Last month’s Open Data Science Conference (ODSC) started with some hands-on problem solving for attendees to mull over: How long will it take 3,000 people to filter through one registration desk, given there are four possible streams they could register through, sorted alphabetically by last name? You might be tempted to reference last year’s registration pace and the rate those were processed — but last year there were only 1,000 registrants and the year before that 500, so how would those rates scale?
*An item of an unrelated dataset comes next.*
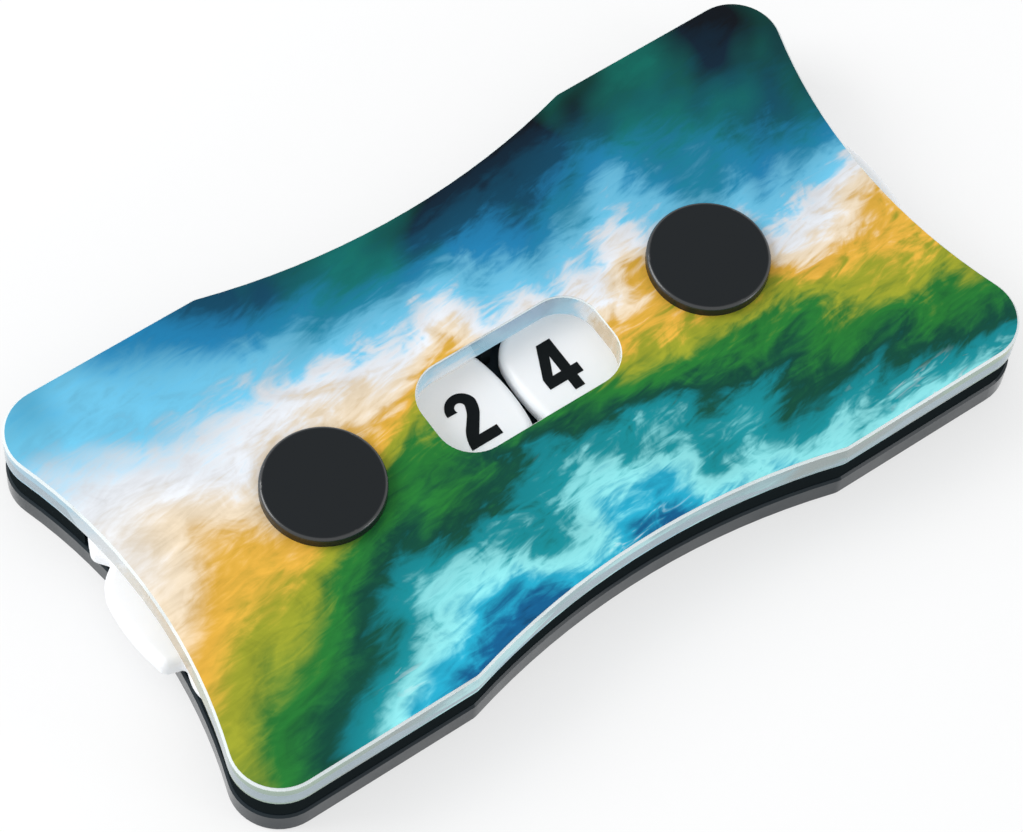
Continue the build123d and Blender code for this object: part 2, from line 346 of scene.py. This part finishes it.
class LifeCounterStage(bpy.types.PropertyGroup):
    """Floor, light and camera."""

    floor: colour("Floor", "Colour of the floor", "#f6f7f8")
    floor_glow: share("Floor Glow", "Share of white that the floor shows by itself", 0.6)
    fibre_size: length("Fibre Size", "Size of the fibre clouds in the floor's paper", 0.002)
    floor_size: length("Floor Size", "Width of the floor", 3.0)
    floor_gap: length("Floor Gap", "Gap that keeps the floor clear of the base", 0.00002)
    light_level: amount("Light Level", "Strength of the light from all round", 0.78)
    key_power: amount("Key Power", "Power of the large soft light", 3.8, unit="POWER")
    key_size: length("Key Size", "Width of the large soft light", 0.5)
    key_place: point("Key Place", "Place of the large soft light", (-0.52, 0.45, 0.5))
    rim_power: amount("Rim Power", "Power of the small light for the bevels", 1.1, unit="POWER")
    rim_size: length("Rim Size", "Width of the small light", 0.28)
    rim_place: point("Rim Place", "Place of the small light", (0.50, -0.82, 0.265))
    focal_length: amount("Focal Length", "Focal length of the lens", 137.65, least=1.0, unit="CAMERA")
    eye: point("Eye", "Place of the camera", (-0.12676, -0.14433, 0.35075))
    tilt: angle("Tilt", "Turn of the camera about X", 28.581)
    roll: angle("Roll", "Turn of the camera about Y", -3.259)
    heading: angle("Heading", "Turn of the camera about Z", -35.260)


class LIFE_COUNTER_OT_print(bpy.types.Operator):
    """Print the top with flowing bands of colour"""

    bl_idname = "life_counter.print"
    bl_label = "Print"

    def execute(self, context):
        settings = context.scene.life_counter_print
        # Cured ink on clear film: satin and richly coloured
        material, tree, shader = new_material(
            "cured ink print", Specular_IOR_Level=0.08, Roughness=settings.roughness
        )
        wisps = pattern(
            tree, settings.wisp_size, turn=0.2, stretch=1.8, Detail=5.0, Roughness=0.55, Distortion=1.6
        )
        strokes = pattern(tree, settings.stroke_size, turn=0.12, stretch=4.0, Distortion=1.5)
        flow = self.make_flow(tree, settings, wisps, strokes)
        picture = self.add_patches(tree, settings, flow, strokes)
        picture = self.add_shade(tree, settings, picture, wisps, strokes)
        tree.links.new(picture, shader.inputs["Base Color"])
        # Seen from inside the plate, the underside shows painted light: a glow in the picture's colour, paled
        # towards the white ground colour, stands in for the daylight that soaks through the ink
        under = add_node(tree, "Math", (rise(tree), -FACING), operation="LESS_THAN").outputs[0]
        painted_glow_colour = lay_over(tree, picture, (settings.ground_share, settings.ground))
        let_glow(tree, shader, under, painted_glow_colour, settings.soak)
        dress(material, "printed_film")
        lift("printed_film", -context.scene.life_counter_plates.contact)
        return {"FINISHED"}

    def make_flow(self, tree, settings, wisps, strokes):
        """Place among the bands, pushed about by noise and faded towards the haze at the left end."""
        swirls = pattern(tree, settings.swirl_size, turn=0.35, stretch=1.5, Distortion=0.9)
        place = position(tree, settings.band_reach, settings.band_turn)
        across = add_node(tree, "SeparateXYZ", (place,)).outputs
        reaches = (settings.swirl_reach, settings.wisp_reach, settings.stroke_reach)
        pushes = [reach / settings.band_reach for reach in reaches]
        flow = add_up(tree, across["Y"], *zip((swirls, wisps, strokes), pushes))
        # The middle of the noise, a half, leaves the middle of the bands on the middle of the counter
        middle = 0.5 - 0.5 * sum(pushes)
        flow = add_node(tree, "Math", (flow, middle), operation="ADD").outputs[0]
        haze_span = [place / settings.band_reach for place in (settings.haze_full, settings.haze_start)]
        haze = add_node(tree, "MapRange", (across["X"], *haze_span, settings.haze, 0.0)).outputs[0]
        return add_node(tree, "Mix", {"Factor": haze, "A": flow, "B": HAZE_PLACE}).outputs[0]

    def add_patches(self, tree, settings, flow, strokes):
        """Colour the bands, with pale foam over the front ones and emerald over the back ones."""
        bands = add_node(tree, "ValToRGB", (flow,))
        bands.color_ramp.interpolation = "EASE"
        stops = bands.color_ramp.elements
        while len(stops) < len(BANDS):
            stops.new(0.5)
        for stop, (place, hex_code) in zip(stops, BANDS):
            stop.position = place
            stop.color = (*linear(hex_code), 1.0)
        patches = pattern(tree, settings.patch_size, turn=0.9, stretch=1.6)
        foam = overlap(
            tree, settings.foam_share, (strokes, *FOAM_STROKES), (patches, *FOAM_PATCHES), (flow, *FOAM_BANDS)
        )
        emerald = overlap(
            tree, settings.emerald_share, (flow, *EMERALD_BANDS), (patches, *EMERALD_PATCHES)
        )
        coats = (foam, settings.foam), (emerald, settings.emerald)
        return lay_over(tree, bands.outputs["Color"], *coats)

    def add_shade(self, tree, settings, picture, wisps, strokes):
        """Darken the picture along its strokes."""
        marks = add_up(tree, 0.0, (wisps, SHADE_FROM_WISPS), (strokes, 1.0 - SHADE_FROM_WISPS))
        shade = add_node(tree, "MapRange", (marks, *SHADE_SPAN, settings.shade, 1.0)).outputs[0]
        grey = add_node(tree, "CombineColor", (shade, shade, shade)).outputs[0]
        inputs = {"Factor": 1.0, MIX_FIRST: picture, MIX_SECOND: grey}
        shaded = add_node(tree, "Mix", inputs, data_type="RGBA", blend_type="MULTIPLY")
        return shaded.outputs[MIX_RESULT]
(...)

And just like that, attendees were immersed in the rapidly expanding field of data science and an energetic conference. Organizational imperfections aside, the ODSC in Boston delivered an engaging conference with a number of high-profile speakers from the data science community, including JJ Allaire, Stefan Karpinski, and Owen Zhang (the founders of R Studio, Julia, and the #1 ranked data scientist on Kaggle, respectively). Here are some of my main takeaways from the conference:
There’s a Lot of Buzz Around Data Science Careers
Interest in data science is growing rapidly, and there are many companies and people trying to take advantage of the buzz and interest in the field. The ODSC held a career fair with representation from companies as diverse as Harvard University, Allstate, and Facebook. In order to meet the demands of the job market and interest from the community, post-secondary institutions in Canada are beginning to offer dedicated Data Science programs. For example, Carleton University and the University of British Columbia both offer master’s degrees in data science. There are also several training programs available, either offering introductory experiences, or an internship/fellowship. Insight offers one of the best known programs, and organizations such as Merit and the NYC Data Science Academy provide training as well (both had a physical presence at the ODSC).
And there is clearly a lot of interest from prospective job seekers. Many attendees were at the ODSC to learn more about data science and what it takes to get into the field. Aspiring data scientists came from a broad spectrum of backgrounds ranging from math, chemistry, and even design. With regards to experience, employers still seem to prefer candidates with graduate degrees, which at times can be off-set by a vivid portfolio of data science work.
Hybrid Artificial Intelligence (AI)
One of the biggest epiphanies I had at the ODSC was the utility of hybrid AI. In data science, we often focus on automatically classifying datasets into discrete bins and getting black or white answers. For example, did passenger #123 survive or die in the Titanic disaster? However, there is a high probability that somewhere along the decision path of a data science product, a point of uncertainty will arise. At those points, a human in the loop can provide incredible value. Leveraging this human intervention can vastly improve a data product. In those cases, machine learning and AI do not replace humans, but they can be used to augment them and improve the decision making process. This represents a change in business logic, as it makes business cases viable that previously would not have been possible. This is being practiced in the real world through products such as Facebook’s assistant M and the travel assistant Pana. Entertainingly, a hybrid AI approach was also just used to power a teaching assistant bot for a class at Georgia Tech.
Other tools & trends:
There were many technologies and products on display at the ODSC, and a few of them made a particular impression. For one, everyone seems to be using notebooks for their analysis. Notebooks are web applications that provide an easy way to share code and embed live code in an application. Jupyter in particular was prominently featured, and tools and development with R Markdown were on display as well.
Stefan Karpinski made a strong case for why Julia should be the language for performing data science, combining the ease of prototyping using scripting languages such as python or R, with the ability to fine-tune code for performance, which is typically done using system languages such as C (Karpinski’s 10 minute presentation is available online).
As data science becomes more and more popular, software vendors are trying to open up the world of analytics to the masses. There are a number of tools that provide drag and drop interfaces, to minimize the amount of coding that needs to be done and the amount of machine learning knowledge that is required. Rapid Miner, Data Iku, and Azure ML all provide drag and drop interfaces, while DataRobot does a systematic parameter and learning algorithm sweep in an attempt to find the best performing model for users.
So — how long did it take to get everyone registered? We will never know as the queue soon dispersed and attendees registered asynchronously. Given the growth curve data science is on, and the breadth of its applications, it’s safe to say next year’s lineups won’t be shorter.